The Tarawera Ultramarathon is the first UTMB World Series event of 2023, part of a circuit of the best trail running events in the world offering runners the only opportunity to begin their quest to UTMB Mont-Blanc – the UTMB World Series Final and the pinnacle event of trail running.

ultrarunner Daniel Jones
Daniel Jones making his way across the Old Shotover Bridge on his way to the 2022 Queenstown Marathon title

Jones says the prestige of the Tarawera Ultramarathon helped draw him to the event, and he’s excited to race more UTMB World Series events in the future as he continues to push himself over the longer distances.

“Tarawera is an internationally renowned ultramarathon. Growing up in Whakatane I always knew it would be a race that would draw me in at some stage. Honestly, I’m surprised it’s taken this long. In saying that, my direction in racing has turned towards the ultra distance, so I feel it’s my time to show up.
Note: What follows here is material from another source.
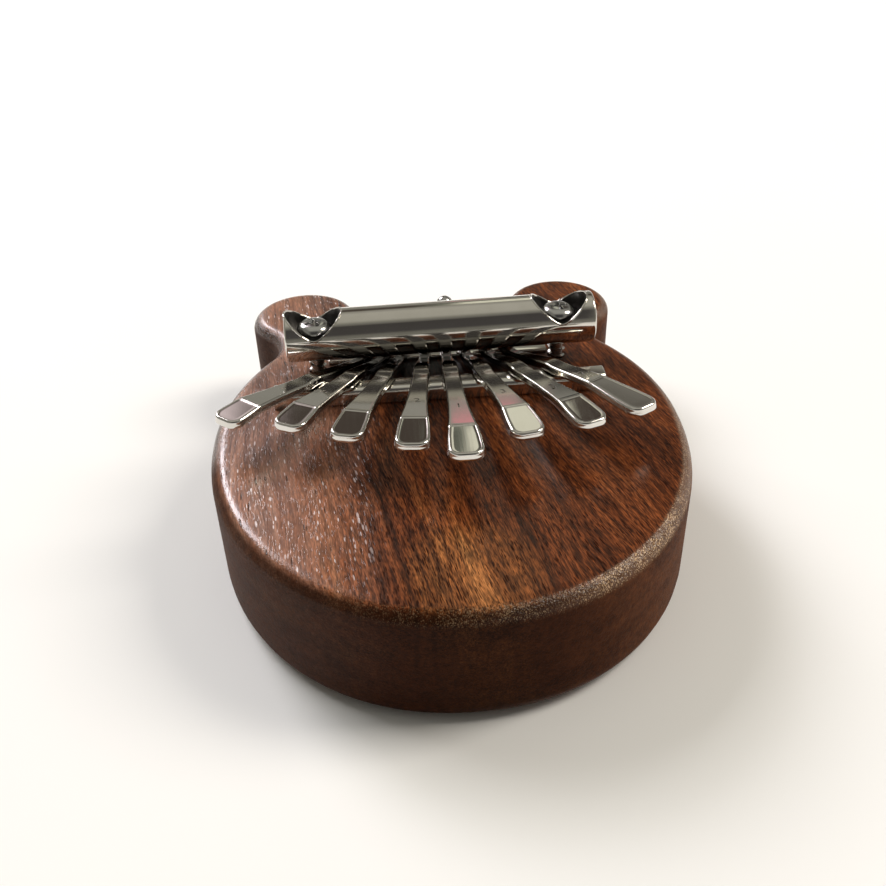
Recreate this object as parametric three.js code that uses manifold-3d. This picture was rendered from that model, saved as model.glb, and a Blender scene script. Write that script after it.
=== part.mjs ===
// Small eight-key mbira (thumb piano) with an animal-head wooden body: round lower body,
// two round ears, a round cross bar that clamps eight fanned steel tines over two bridges,
// and a sound chamber routed in from the back and closed by an inset board.
// Millimetres, +Z up (out of the playing face), +Y towards the ears, +X to the player's right
// when the ears point away. The body lies on its back on Z = 0.
import * as THREE from 'three';
import { mergeVertices } from 'three/addons/utils/BufferGeometryUtils.js';
import Module from 'manifold-3d';

// ---------- driving dimensions ----------
const BODY_HALF_W = 40.0;      // half of the 80 mm body width
const BODY_FRONT = 47.6;       // body centre to the rounded front end
const BODY_BACK = 43.6;        // body centre to the forehead between the ears
const FRONT_POWER = 2.12;      // the front half is a slightly squared ellipse
const BODY_T = 20.8;           // body thickness
const EDGE_TOP = 2.6;          // hand-rounded upper edge
const EDGE_BOTTOM = 3.2;       // rounded lower edge
const EAR_X = 26.4;            // ear centres
const EAR_Y = 43.3;
const EAR_R = 10.5;
const FILLET_OUT = 8.0;        // concave corner between cheek and ear
const FILLET_IN = 5.0;         // concave corner between ear and forehead
const CHAMBER_Y = -17.0;       // sound chamber, an oval pocket from the back
const CHAMBER_A = 30.0;
const CHAMBER_B = 22.5;
const SOUNDBOARD_T = 4.6;      // wood left above the chamber
const LEDGE = 3.2;             // depth and width of the step that the back board sits on
const BOARD_T = 2.8;
const SOUND_HOLE_R = 7.0;
const GAP = 0.3;               // clearance left between pieces that touch
const BAR_Y = 19.55;           // clamp bar axis
const BAR_X = 0.3;
const BAR_RISE = 7.5;          // axis height above the playing face
const BAR_R = 4.68;
const BAR_LEN = 56.2;
const BAR_YAW = 1.4;           // degrees, the bar sits very slightly askew
const SCREW_X = 22.35;         // clamp screws left and right of SCREW_MID
const SCREW_MID = -0.25;
const POCKET_R = 4.56;         // flat-bottomed pockets in the top of the bar for the screw heads
const POCKET_STRETCH = 0.54;    // each pocket is drawn out this much along the bar
const POCKET_FLOOR = 0.35;     // pocket floor above the bar's axis
const HEAD_R = 3.1;
const HEAD_H = 2.4;
const SHANK_R = 1.5;
const SCREW_LEN = 19.5;
const FRONT_BRIDGE = { x0: -30.0, x1: 28.6, y0: 6.2, y1: 10.4, h: 3.0 };
const REAR_BRIDGE = { x0: -20.8, x1: 20.3, y0: 21.0, y1: 22.9, h: 0.75 };
const TINE_T = 1.3;            // tine thickness
const BRIDGE_Y = 8.3;          // where the tines cross the front bridge
// x where the axis crosses BRIDGE_Y, fan angle in degrees, free length from the bridge to the tip,
// distance from the bridge to the crease, slope of the shaft up to it and of the paddle down after it in degrees
const TINES = [
  { x: -24.1, angle: -40.0, free: 19.6, crease: 13.3, rise: 10.2, dip: 1.0 },
  { x: -16.9, angle: -28.3, free: 20.3, crease: 13.8, rise: 10.0, dip: 1.0 },
  { x: -10.6, angle: -15.9, free: 23.5, crease: 16.2, rise: 10.0, dip: 1.0 },
  { x: -4.0, angle: -5.8, free: 27.2, crease: 19.65, rise: 10.0, dip: 1.0 },
  { x: 1.25, angle: 0.1, free: 31.5, crease: 23.7, rise: 10.0, dip: 1.0 },
  { x: 7.0, angle: 10.3, free: 25.9, crease: 17.9, rise: 10.1, dip: 1.0 },
  { x: 13.4, angle: 20.8, free: 24.7, crease: 16.9, rise: 9.8, dip: 1.0 },
  { x: 20.1, angle: 31.2, free: 22.2, crease: 10.0, rise: 10.0, dip: -2.8 },
];
const PIN = { x: 2.45, y: 39.6, headR: 2.25, headH: 3.8, shankR: 1.1, shankL: 7.0 };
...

“My result at Tarawera could be a bit of a determinant for the rest of the year. But either way, as I transition to the ultra, more UTMB series races will be on the cards and ultimately UTMB as the pinnacle event,” said Jones.

Whatever the future holds one thing is for sure, Jones his has sights set firmly on the Tarawera Ultramarathon 102km title.

“If I were to win Tarawera, this one race, would make my racing year,” he said.